3D code data
****************************************

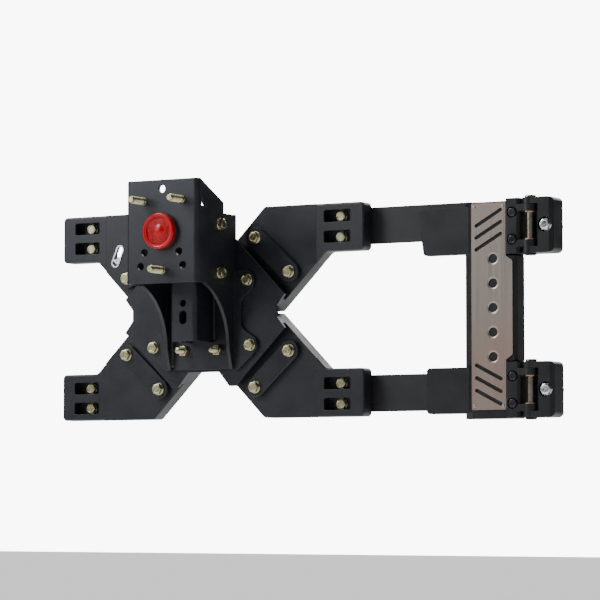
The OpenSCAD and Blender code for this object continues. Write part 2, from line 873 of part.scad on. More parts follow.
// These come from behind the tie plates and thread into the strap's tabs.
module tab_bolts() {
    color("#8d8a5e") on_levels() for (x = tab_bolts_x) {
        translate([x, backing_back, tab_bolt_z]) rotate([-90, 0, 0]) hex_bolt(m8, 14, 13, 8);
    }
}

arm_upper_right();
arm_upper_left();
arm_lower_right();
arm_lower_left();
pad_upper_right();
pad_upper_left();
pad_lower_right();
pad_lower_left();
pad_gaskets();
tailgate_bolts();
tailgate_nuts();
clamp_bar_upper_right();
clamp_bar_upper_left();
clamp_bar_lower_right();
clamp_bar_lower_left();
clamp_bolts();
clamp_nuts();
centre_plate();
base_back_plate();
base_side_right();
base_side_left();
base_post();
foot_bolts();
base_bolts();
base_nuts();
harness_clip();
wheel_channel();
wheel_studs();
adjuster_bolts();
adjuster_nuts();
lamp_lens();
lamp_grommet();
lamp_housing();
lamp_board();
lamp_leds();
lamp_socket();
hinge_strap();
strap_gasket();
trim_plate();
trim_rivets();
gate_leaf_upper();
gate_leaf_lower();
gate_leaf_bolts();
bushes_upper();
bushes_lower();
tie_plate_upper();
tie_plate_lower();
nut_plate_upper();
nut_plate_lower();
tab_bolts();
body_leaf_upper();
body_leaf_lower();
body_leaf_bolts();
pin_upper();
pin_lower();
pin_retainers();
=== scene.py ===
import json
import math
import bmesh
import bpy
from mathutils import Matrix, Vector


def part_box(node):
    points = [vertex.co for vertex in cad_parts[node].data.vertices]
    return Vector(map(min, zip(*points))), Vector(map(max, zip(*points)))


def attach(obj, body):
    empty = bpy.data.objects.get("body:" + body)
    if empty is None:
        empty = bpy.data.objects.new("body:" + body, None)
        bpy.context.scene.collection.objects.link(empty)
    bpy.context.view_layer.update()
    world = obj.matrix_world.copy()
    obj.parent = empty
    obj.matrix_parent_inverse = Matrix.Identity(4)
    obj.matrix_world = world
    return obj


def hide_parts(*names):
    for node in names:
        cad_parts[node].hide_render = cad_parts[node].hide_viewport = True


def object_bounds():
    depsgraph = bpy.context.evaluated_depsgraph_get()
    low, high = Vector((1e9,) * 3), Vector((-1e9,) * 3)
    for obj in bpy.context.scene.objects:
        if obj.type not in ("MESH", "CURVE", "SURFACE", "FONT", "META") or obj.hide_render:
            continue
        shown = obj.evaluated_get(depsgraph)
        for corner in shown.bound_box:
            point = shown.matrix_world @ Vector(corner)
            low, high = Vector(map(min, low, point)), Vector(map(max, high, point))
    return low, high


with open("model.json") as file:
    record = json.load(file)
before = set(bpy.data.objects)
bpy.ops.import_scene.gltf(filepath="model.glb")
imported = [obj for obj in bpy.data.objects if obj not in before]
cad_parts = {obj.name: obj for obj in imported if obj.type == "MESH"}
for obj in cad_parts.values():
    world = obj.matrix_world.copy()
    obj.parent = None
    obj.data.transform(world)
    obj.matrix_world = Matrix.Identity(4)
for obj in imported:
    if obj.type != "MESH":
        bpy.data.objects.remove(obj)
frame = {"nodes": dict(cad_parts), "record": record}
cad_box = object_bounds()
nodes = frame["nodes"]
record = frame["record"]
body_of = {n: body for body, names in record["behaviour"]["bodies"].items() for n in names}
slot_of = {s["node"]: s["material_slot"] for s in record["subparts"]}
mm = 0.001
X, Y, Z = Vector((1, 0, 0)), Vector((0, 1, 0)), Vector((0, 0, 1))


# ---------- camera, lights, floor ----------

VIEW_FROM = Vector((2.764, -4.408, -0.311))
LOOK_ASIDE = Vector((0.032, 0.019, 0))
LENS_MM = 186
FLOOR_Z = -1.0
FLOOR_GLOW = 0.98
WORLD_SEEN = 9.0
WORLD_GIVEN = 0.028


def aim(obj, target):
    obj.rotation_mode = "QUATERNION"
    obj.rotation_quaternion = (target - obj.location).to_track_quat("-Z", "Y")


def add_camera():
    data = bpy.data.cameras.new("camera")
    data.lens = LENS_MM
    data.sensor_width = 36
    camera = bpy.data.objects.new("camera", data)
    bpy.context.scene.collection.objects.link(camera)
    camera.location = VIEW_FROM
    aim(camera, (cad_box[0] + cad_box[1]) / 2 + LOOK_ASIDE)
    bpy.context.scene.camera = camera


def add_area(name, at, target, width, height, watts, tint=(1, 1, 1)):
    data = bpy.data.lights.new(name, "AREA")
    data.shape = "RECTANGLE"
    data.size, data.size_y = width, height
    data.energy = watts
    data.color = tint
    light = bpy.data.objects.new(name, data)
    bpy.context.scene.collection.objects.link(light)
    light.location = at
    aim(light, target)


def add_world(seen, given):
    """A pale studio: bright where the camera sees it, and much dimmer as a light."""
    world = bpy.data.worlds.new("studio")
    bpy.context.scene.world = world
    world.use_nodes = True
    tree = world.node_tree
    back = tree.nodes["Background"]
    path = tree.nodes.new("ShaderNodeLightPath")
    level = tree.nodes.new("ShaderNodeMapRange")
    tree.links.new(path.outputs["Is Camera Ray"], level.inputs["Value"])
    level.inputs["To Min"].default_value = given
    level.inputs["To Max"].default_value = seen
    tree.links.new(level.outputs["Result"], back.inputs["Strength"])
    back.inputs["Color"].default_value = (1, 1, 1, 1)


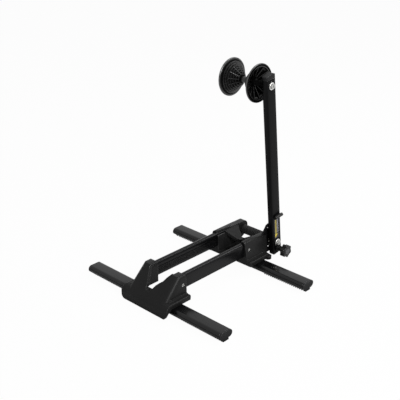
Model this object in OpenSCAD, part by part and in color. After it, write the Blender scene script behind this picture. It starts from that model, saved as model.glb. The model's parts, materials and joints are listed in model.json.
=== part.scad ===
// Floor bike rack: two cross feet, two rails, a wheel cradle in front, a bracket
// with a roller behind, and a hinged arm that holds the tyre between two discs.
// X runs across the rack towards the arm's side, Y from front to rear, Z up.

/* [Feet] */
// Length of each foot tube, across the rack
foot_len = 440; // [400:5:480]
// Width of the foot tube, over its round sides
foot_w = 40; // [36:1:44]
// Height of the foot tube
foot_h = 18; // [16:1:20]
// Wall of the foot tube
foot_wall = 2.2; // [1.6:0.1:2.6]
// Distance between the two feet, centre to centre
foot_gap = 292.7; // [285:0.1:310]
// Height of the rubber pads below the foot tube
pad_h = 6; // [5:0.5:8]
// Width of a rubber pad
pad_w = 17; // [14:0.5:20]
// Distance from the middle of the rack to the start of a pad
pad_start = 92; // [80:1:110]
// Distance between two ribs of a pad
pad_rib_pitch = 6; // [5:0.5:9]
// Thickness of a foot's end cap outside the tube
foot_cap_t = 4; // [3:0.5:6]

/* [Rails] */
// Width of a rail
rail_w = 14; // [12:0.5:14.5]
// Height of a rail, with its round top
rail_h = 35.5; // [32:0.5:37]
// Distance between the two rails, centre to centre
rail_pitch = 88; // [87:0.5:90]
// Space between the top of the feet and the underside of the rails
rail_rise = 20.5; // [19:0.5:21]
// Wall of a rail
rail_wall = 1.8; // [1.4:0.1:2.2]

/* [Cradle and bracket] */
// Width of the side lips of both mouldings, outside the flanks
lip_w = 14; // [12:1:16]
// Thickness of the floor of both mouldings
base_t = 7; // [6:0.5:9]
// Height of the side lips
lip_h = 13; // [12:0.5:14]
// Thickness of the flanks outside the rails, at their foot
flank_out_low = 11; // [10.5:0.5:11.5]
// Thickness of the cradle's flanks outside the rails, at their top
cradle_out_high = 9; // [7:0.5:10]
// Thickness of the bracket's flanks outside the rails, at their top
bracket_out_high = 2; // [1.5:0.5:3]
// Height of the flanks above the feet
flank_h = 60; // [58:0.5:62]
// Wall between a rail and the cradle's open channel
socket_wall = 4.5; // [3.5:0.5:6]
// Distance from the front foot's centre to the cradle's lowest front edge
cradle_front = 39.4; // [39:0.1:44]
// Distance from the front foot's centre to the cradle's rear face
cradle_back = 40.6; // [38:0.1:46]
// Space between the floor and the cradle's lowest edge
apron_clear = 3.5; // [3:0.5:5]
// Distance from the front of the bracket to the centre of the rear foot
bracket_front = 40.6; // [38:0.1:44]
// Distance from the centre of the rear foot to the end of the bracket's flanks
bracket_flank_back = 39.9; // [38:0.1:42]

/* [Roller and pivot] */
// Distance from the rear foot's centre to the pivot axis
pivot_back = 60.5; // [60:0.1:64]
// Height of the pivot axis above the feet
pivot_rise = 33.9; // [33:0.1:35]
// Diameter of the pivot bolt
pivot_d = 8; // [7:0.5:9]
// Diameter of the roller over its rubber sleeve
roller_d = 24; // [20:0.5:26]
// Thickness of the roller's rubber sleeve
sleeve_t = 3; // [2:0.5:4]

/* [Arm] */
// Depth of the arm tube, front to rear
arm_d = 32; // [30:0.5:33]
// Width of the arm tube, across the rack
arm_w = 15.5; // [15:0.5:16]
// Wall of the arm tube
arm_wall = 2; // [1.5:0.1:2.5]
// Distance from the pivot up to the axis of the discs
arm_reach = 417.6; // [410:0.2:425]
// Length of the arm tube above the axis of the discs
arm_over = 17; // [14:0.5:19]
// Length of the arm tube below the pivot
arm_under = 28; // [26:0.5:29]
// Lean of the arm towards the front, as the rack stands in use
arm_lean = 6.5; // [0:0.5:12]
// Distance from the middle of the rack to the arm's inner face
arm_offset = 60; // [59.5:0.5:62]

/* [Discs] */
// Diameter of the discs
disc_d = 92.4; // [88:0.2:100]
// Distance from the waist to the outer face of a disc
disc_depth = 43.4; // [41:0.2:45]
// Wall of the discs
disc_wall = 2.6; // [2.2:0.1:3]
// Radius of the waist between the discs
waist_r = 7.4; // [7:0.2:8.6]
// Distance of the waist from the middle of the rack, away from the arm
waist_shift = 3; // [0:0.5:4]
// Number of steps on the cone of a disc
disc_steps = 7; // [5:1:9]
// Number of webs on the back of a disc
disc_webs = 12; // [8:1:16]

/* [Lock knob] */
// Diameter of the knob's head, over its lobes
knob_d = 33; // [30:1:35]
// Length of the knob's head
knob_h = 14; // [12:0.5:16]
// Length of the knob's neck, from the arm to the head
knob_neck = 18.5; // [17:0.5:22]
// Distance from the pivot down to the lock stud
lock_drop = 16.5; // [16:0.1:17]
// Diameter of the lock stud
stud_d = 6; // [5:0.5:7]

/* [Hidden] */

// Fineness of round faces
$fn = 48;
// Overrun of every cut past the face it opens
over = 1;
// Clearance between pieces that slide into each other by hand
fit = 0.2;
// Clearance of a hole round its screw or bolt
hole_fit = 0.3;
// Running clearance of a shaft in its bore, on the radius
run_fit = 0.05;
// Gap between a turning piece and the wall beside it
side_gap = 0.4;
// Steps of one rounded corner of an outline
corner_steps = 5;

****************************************

## PROBLEM TO WORK ON
Within the listing above, locate the line containing "zip(*points))), Vector(map(max, zip(*points)))" and the line containing "bpy.data.objects.remove(obj)". Reproduce those two lines and all lines between them exactly, with nothing added.

## TASK SOLUTION
    return Vector(map(min, zip(*points))), Vector(map(max, zip(*points)))


def attach(obj, body):
    empty = bpy.data.objects.get("body:" + body)
    if empty is None:
        empty = bpy.data.objects.new("body:" + body, None)
        bpy.context.scene.collection.objects.link(empty)
    bpy.context.view_layer.update()
    world = obj.matrix_world.copy()
    obj.parent = empty
    obj.matrix_parent_inverse = Matrix.Identity(4)
    obj.matrix_world = world
    return obj


def hide_parts(*names):
    for node in names:
        cad_parts[node].hide_render = cad_parts[node].hide_viewport = True


def object_bounds():
    depsgraph = bpy.context.evaluated_depsgraph_get()
    low, high = Vector((1e9,) * 3), Vector((-1e9,) * 3)
    for obj in bpy.context.scene.objects:
        if obj.type not in ("MESH", "CURVE", "SURFACE", "FONT", "META") or obj.hide_render:
            continue
        shown = obj.evaluated_get(depsgraph)
        for corner in shown.bound_box:
            point = shown.matrix_world @ Vector(corner)
            low, high = Vector(map(min, low, point)), Vector(map(max, high, point))
    return low, high


with open("model.json") as file:
    record = json.load(file)
before = set(bpy.data.objects)
bpy.ops.import_scene.gltf(filepath="model.glb")
imported = [obj for obj in bpy.data.objects if obj not in before]
cad_parts = {obj.name: obj for obj in imported if obj.type == "MESH"}
for obj in cad_parts.values():
    world = obj.matrix_world.copy()
    obj.parent = None
    obj.data.transform(world)
    obj.matrix_world = Matrix.Identity(4)
for obj in imported:
    if obj.type != "MESH":
        bpy.data.objects.remove(obj)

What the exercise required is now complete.